By 12:30 p.m. MST today, Putin had completed the signing recognizing these two regions of Ukraine as independent states. In conversations with France and Germany earlier in the day, they warned him not to, and Putin told them he was going to go ahead. Already the steps Putin has taking have broken international law to respect the sovereign borders of neighbors.
This brings into question – exactly when do the western sanctions get applied? What does the North Atlantic Treaty Organization (NATO) do that stops this man, and this country, from such massive aggression?
As Putin began his rambling ‘Russian history lesson according to Putin’, the Russian stock market fell 17 percent, it’s worst drop since he annexed Crimea in 2014.
Within 30 minutes of the announcement, the U.S. government released an intelligence report that the Russian government under Putin has assembled a list of Ukrainian people that Russia intends to target for arrest, concentration camps, and possible execution. The list is reported to include government leaders, and vulnerable populations including LGBTQ and religious groups, aid groups, and those with western connections.

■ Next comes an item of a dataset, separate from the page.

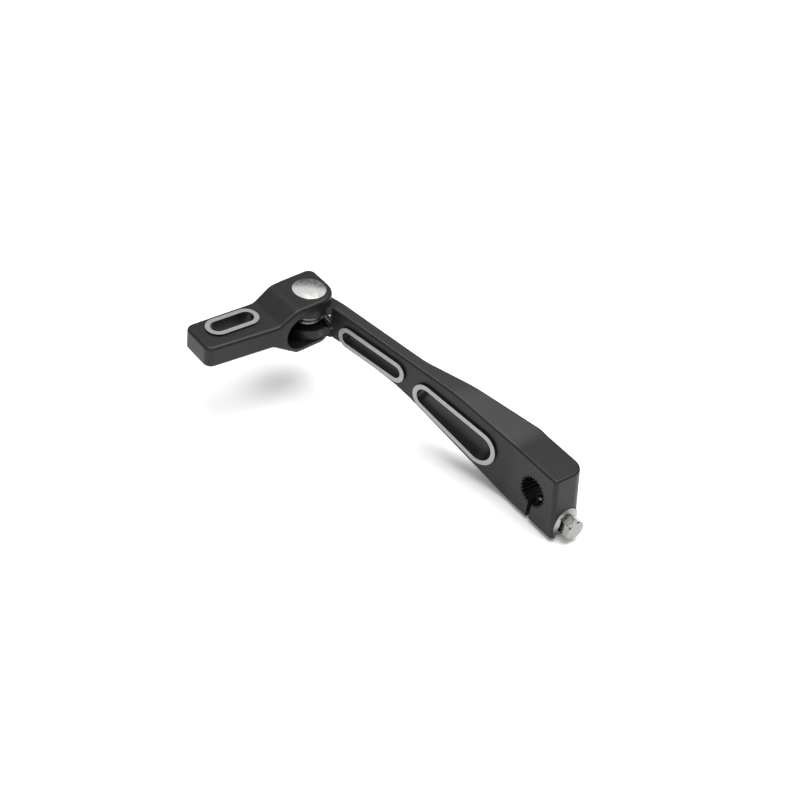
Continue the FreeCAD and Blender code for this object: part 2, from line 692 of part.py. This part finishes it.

Historians looking at the unfolding situation have pointed out that this is the worst threat to peace in Europe since World War II. Others are reminding us that in 1938 British Prime Minister Chamberlain led the negotiations with Adolf Hitler that gave him Czechoslovakia under the mantra “peace in our time.” Hitler didn’t stop there. What comes next, could be more terrible than any of us can imagine. Once again, western democracies may be called upon to stop authoritarianism. The question may not be, can there, but will they?